== Written request ==
Return exactly the lines that run from the beginning through the line containing "of the band.", both included, and no others.

— START —

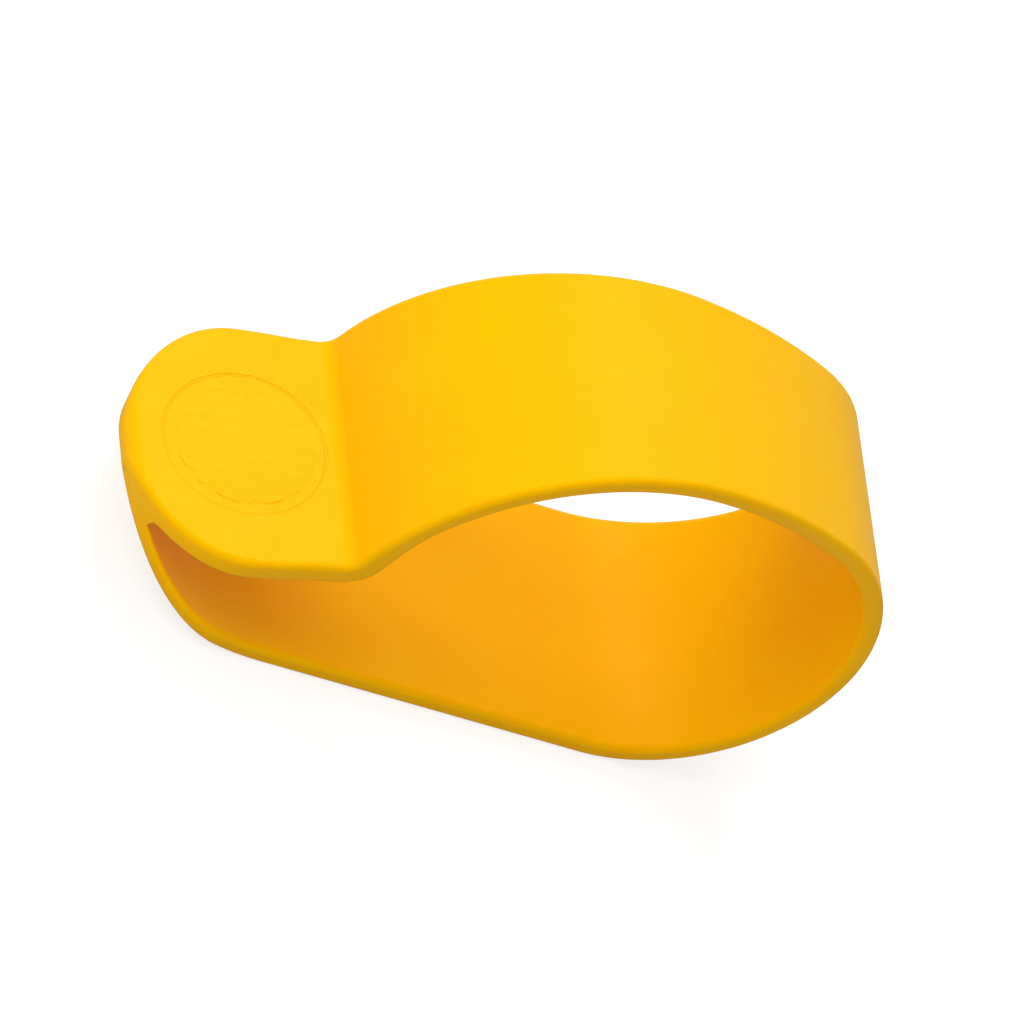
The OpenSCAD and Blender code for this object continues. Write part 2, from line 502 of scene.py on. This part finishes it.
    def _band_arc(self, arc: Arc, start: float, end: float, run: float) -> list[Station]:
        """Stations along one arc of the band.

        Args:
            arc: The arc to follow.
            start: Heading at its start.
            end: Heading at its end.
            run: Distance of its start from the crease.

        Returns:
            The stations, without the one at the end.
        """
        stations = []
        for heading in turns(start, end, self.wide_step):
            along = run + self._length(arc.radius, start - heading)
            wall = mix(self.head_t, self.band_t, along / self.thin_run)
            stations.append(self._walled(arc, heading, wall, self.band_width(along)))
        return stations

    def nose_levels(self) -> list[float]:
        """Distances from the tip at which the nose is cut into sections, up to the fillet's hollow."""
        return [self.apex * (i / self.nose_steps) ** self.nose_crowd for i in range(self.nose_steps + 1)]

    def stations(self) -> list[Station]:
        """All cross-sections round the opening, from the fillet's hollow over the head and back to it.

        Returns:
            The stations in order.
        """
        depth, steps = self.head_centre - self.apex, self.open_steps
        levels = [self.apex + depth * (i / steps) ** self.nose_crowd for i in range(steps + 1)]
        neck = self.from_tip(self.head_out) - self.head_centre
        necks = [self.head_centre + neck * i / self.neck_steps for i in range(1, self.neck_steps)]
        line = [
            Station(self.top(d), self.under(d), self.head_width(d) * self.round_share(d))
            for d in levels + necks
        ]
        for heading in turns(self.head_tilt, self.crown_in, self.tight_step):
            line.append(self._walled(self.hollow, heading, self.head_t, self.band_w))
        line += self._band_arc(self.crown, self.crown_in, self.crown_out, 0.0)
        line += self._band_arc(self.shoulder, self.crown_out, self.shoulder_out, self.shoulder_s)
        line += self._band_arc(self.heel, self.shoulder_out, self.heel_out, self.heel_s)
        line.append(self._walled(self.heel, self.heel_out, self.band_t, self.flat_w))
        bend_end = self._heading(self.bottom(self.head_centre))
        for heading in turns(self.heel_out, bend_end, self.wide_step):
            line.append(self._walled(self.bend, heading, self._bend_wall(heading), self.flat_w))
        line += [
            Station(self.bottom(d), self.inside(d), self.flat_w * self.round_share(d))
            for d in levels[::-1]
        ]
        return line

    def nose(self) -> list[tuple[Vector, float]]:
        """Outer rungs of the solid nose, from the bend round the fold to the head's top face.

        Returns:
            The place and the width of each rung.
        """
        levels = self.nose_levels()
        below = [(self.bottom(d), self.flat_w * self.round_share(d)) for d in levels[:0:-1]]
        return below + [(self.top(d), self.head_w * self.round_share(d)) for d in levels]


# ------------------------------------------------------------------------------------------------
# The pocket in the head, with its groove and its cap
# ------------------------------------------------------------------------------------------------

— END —

== Answer to the exercise ==
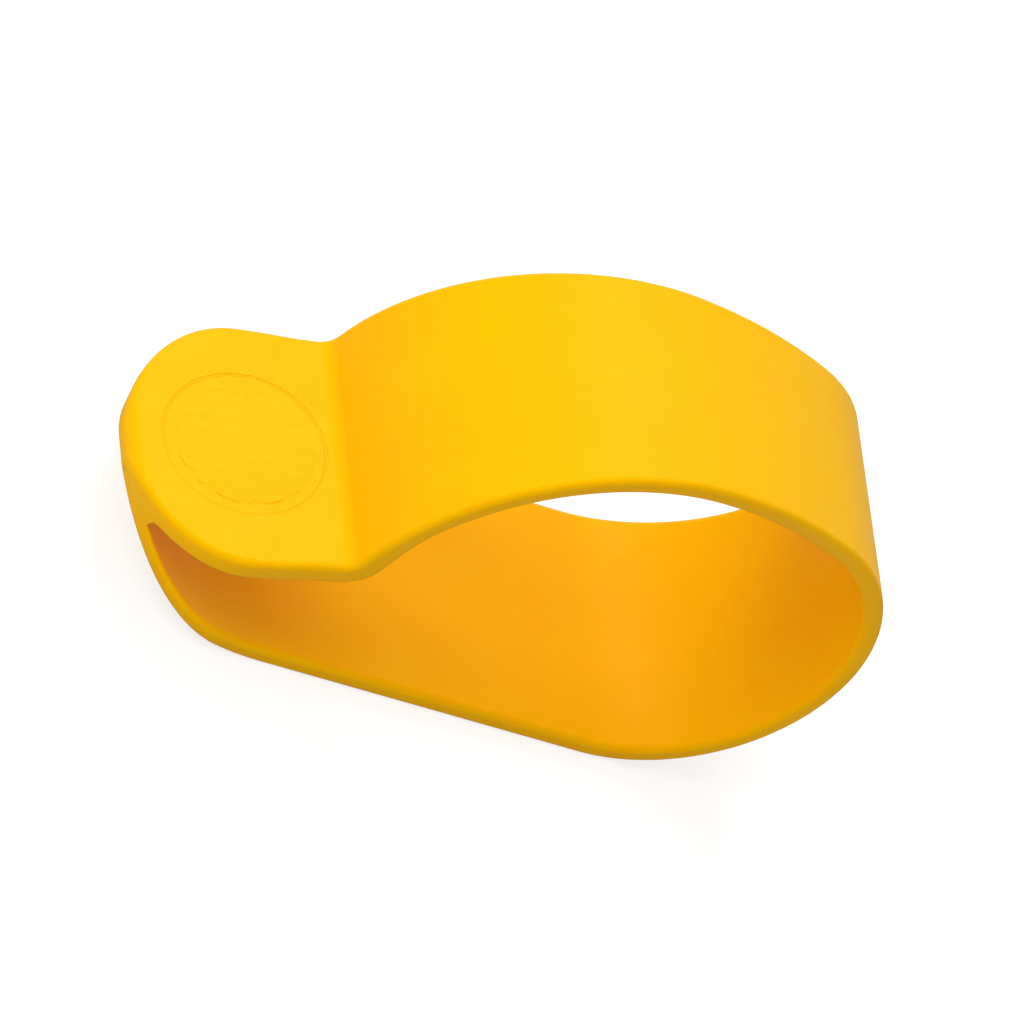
The OpenSCAD and Blender code for this object continues. Write part 2, from line 502 of scene.py on. This part finishes it.
    def _band_arc(self, arc: Arc, start: float, end: float, run: float) -> list[Station]:
        """Stations along one arc of the band.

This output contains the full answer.